Why 2022–23 looks different
The 2022–23 cycle landed amid a refresh of the accountability methodology. State materials describe adjustments to cut points and indicator calculations across the system, with the agency noting technical changes to “domain and indicator methodology” that would guide future ratings, according to TEA correspondence. Reporting also highlighted a higher bar for postsecondary readiness — including an increase in the CCMR threshold to 88% — and the end of certain “hold harmless” provisions that had previously insulated campuses from drops, as summarized by The Texas Tribune and detailed in TEA correspondence.
Those shifts help explain why some 2022–23 results don’t line up neatly with prior years, even when local classroom experiences feel similar. As the agency has continued to publish new cycles — including releasing 2025 ratings and making 2024 ratings available — the overarching structure has remained, the Texas Education Agency says.
Local schools and the Mueller neighborhood
Mueller sits within Austin ISD, and families often straddle attendance boundaries that include multiple eastside elementary options, selective middle school programs and different high school pathways. The 2022–23 campus ratings dataset on the City of Austin Data Portal aggregates the letter grades and domain scores for AISD campuses and nearby charters, allowing comparisons across neighborhood schools and specialized programs.
For parents weighing options, two data points tend to stand out: growth and gaps. A school’s School Progress score can indicate momentum even when the overall letter grade is midrange; the Closing the Gaps domain highlights how well campuses are serving student groups — key measures for a diverse community like Mueller, as laid out in the accountability framework by the Texas Education Agency.
The legal fight that delayed the grades
The arrival of the 2022–23 ratings was anything but routine. More than 120 districts sued, arguing the state changed standards without adequate notice, and a Travis County judge initially blocked the release. In April, the 15th Court of Appeals ruled the agency has broad discretion to set accountability standards, clearing the way for publication, according to KERA News. That legal back-and-forth is part of why some Mueller families first encountered the 2022–23 results months after the school year ended.

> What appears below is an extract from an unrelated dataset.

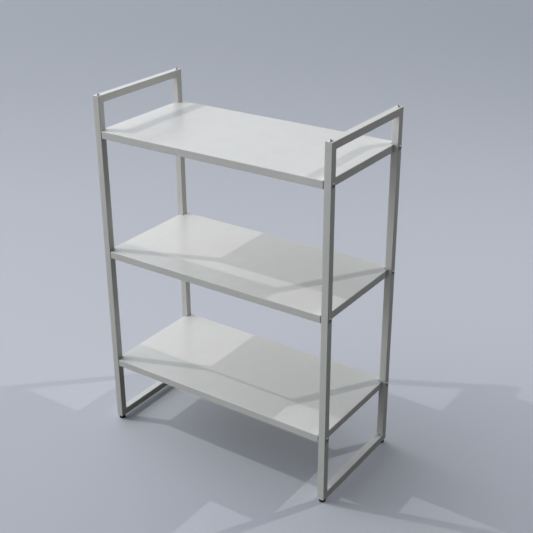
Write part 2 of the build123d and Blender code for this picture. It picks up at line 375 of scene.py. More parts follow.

What statewide trends — and Houston — signal for Austin
Zooming out, the trajectory across Texas suggests both gains and pressure points. In the most recent cycle, the share of campuses rated F fell from 8% to 4%, nearly one-third of campuses improved a letter grade, and 24% of districts improved while 15% declined, according to The Texas Tribune. High-poverty campuses also posted notable gains, with 43% earning an A or B in that cycle, the Texas Tribune reported.
Houston ISD’s dramatic turnaround under state control offers a window into what accountability-driven change can look like — the promise and the strain. Two years into Texas Education Agency oversight, failing campuses plummeted and no campus received an F in 2025, even as 61 campuses fell by at least one letter grade and persistent achievement gaps remained, according to the Houston Chronicle. Leaders there have leaned on the system as proof of progress. “ZIP code is no longer destiny in HISD,” said Mike Miles, State-appointed Superintendent.
At the same time, some students and families warn against reducing learning to test scores. “Test scores don't show who I am or what I can become,” said Edita-Sage Bitner, a sixth grader at Young Women's College Preparatory Academy. “Please help me explore a place where kids like me feel safe to take risks, be ourselves and grow up into citizens ready to solve the big problems of the future,” Edita-Sage Bitner, a sixth grader at Young Women's College Preparatory Academy said.
What it means for Mueller
For Austin ISD and the neighborhoods around Mueller, the 2022–23 ratings are a baseline measured under tighter postsecondary standards, clarified indicators and the removal of protective provisions that once cushioned drops, as described by The Texas Tribune and TEA correspondence. The local dataset on the City of Austin Data Portal makes it possible to see how individual campuses in and around Mueller performed across domains — a detailed look that can matter more than a single letter.
The broader lesson from statewide trends and Houston’s example is that leadership, instruction and attention to student groups move the needle — sometimes quickly, sometimes unevenly. As Texas updates and applies its A–F framework, the stakes for Mueller families are straightforward: strong neighborhood schools that show growth, close gaps and prepare students for what comes next. The accountability scores are one tool to gauge that progress, the Texas Education Agency notes; what happens inside classrooms across Austin ISD will determine whether the next set of ratings tells a better story.